▶ _EXERCISE GOAL_: Only the lines from the one with "Write the OpenSCAD" through the one with "rear_corner = 20; // [18:1:30]" are to be restated, word for word, with both of them included.
BEGIN LISTED RECORDS
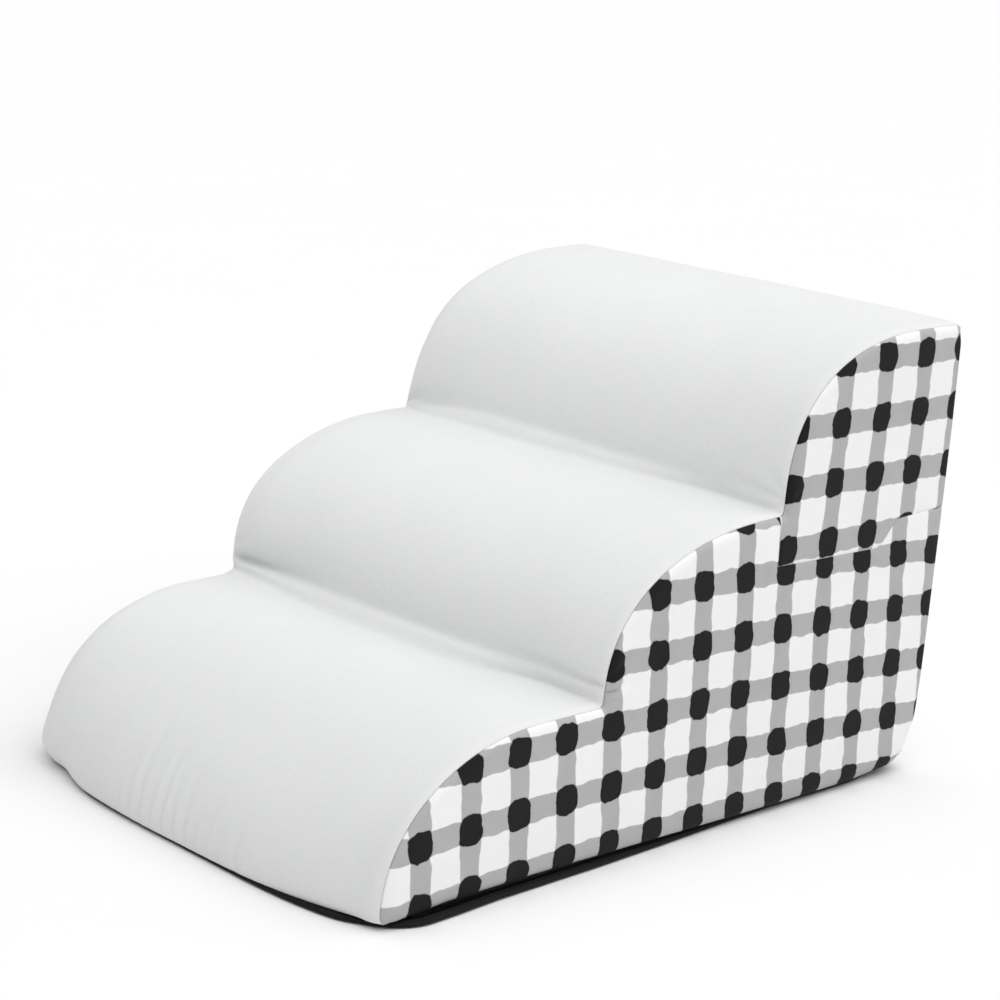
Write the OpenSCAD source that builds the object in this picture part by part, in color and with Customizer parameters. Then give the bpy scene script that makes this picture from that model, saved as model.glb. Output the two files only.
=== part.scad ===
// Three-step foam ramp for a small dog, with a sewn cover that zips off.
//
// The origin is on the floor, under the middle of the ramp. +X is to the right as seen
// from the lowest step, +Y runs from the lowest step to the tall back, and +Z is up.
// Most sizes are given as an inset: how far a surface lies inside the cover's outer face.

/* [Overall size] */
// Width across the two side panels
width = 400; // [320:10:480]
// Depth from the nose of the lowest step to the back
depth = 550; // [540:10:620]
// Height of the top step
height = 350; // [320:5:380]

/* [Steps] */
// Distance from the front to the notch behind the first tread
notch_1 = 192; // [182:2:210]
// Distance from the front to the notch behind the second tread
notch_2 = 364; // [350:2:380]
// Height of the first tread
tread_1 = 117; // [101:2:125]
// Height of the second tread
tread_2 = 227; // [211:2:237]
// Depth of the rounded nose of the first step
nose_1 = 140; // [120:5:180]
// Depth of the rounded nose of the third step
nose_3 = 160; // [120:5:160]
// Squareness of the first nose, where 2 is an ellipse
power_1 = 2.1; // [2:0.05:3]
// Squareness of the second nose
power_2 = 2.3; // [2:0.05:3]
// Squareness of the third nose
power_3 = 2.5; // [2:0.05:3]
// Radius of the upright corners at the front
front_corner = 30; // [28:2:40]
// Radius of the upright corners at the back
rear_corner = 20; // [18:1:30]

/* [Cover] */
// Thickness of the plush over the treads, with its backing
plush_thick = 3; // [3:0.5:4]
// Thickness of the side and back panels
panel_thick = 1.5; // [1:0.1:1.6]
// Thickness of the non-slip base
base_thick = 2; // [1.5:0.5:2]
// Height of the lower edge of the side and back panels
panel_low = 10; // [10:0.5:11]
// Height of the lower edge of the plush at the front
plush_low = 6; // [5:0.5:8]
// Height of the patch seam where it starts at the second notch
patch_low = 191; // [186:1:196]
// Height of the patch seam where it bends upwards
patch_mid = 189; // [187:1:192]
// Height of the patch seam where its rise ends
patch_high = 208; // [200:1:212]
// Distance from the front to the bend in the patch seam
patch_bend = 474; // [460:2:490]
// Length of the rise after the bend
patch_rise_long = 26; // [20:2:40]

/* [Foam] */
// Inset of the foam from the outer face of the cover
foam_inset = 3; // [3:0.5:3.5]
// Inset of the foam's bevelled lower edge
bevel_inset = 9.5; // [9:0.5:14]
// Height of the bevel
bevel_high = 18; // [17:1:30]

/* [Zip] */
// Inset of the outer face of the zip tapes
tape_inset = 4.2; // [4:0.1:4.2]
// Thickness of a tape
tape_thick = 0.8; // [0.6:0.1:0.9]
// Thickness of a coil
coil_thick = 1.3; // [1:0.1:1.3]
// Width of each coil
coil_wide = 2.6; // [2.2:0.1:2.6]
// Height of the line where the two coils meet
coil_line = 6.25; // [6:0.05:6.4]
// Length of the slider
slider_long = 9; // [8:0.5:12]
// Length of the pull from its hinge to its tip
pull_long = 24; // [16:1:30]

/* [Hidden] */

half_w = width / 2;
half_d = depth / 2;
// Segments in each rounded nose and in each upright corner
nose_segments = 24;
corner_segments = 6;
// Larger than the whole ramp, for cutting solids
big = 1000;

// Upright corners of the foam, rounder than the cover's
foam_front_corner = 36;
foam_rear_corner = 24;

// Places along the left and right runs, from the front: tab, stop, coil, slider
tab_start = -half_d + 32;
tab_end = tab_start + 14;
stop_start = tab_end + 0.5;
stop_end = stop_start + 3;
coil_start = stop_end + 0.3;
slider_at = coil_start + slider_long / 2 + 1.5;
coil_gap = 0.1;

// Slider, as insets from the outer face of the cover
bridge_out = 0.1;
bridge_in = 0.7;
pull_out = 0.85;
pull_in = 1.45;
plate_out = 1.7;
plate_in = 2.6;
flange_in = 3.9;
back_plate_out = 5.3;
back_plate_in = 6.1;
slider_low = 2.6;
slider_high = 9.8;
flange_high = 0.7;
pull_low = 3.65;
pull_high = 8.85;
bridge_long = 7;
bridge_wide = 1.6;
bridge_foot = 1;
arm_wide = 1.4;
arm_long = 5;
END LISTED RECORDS
BEGIN LISTED RECORDS
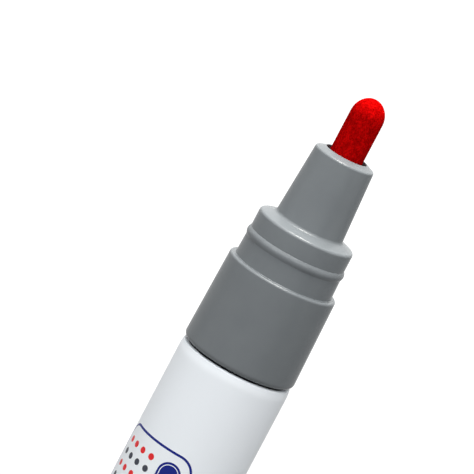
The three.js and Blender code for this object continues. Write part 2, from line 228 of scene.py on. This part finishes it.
END LISTED RECORDS
▶ _EXERCISE RESULT_:
Write the OpenSCAD source that builds the object in this picture part by part, in color and with Customizer parameters. Then give the bpy scene script that makes this picture from that model, saved as model.glb. Output the two files only.
=== part.scad ===
// Three-step foam ramp for a small dog, with a sewn cover that zips off.
//
// The origin is on the floor, under the middle of the ramp. +X is to the right as seen
// from the lowest step, +Y runs from the lowest step to the tall back, and +Z is up.
// Most sizes are given as an inset: how far a surface lies inside the cover's outer face.

/* [Overall size] */
// Width across the two side panels
width = 400; // [320:10:480]
// Depth from the nose of the lowest step to the back
depth = 550; // [540:10:620]
// Height of the top step
height = 350; // [320:5:380]

/* [Steps] */
// Distance from the front to the notch behind the first tread
notch_1 = 192; // [182:2:210]
// Distance from the front to the notch behind the second tread
notch_2 = 364; // [350:2:380]
// Height of the first tread
tread_1 = 117; // [101:2:125]
// Height of the second tread
tread_2 = 227; // [211:2:237]
// Depth of the rounded nose of the first step
nose_1 = 140; // [120:5:180]
// Depth of the rounded nose of the third step
nose_3 = 160; // [120:5:160]
// Squareness of the first nose, where 2 is an ellipse
power_1 = 2.1; // [2:0.05:3]
// Squareness of the second nose
power_2 = 2.3; // [2:0.05:3]
// Squareness of the third nose
power_3 = 2.5; // [2:0.05:3]
// Radius of the upright corners at the front
front_corner = 30; // [28:2:40]
// Radius of the upright corners at the back
rear_corner = 20; // [18:1:30]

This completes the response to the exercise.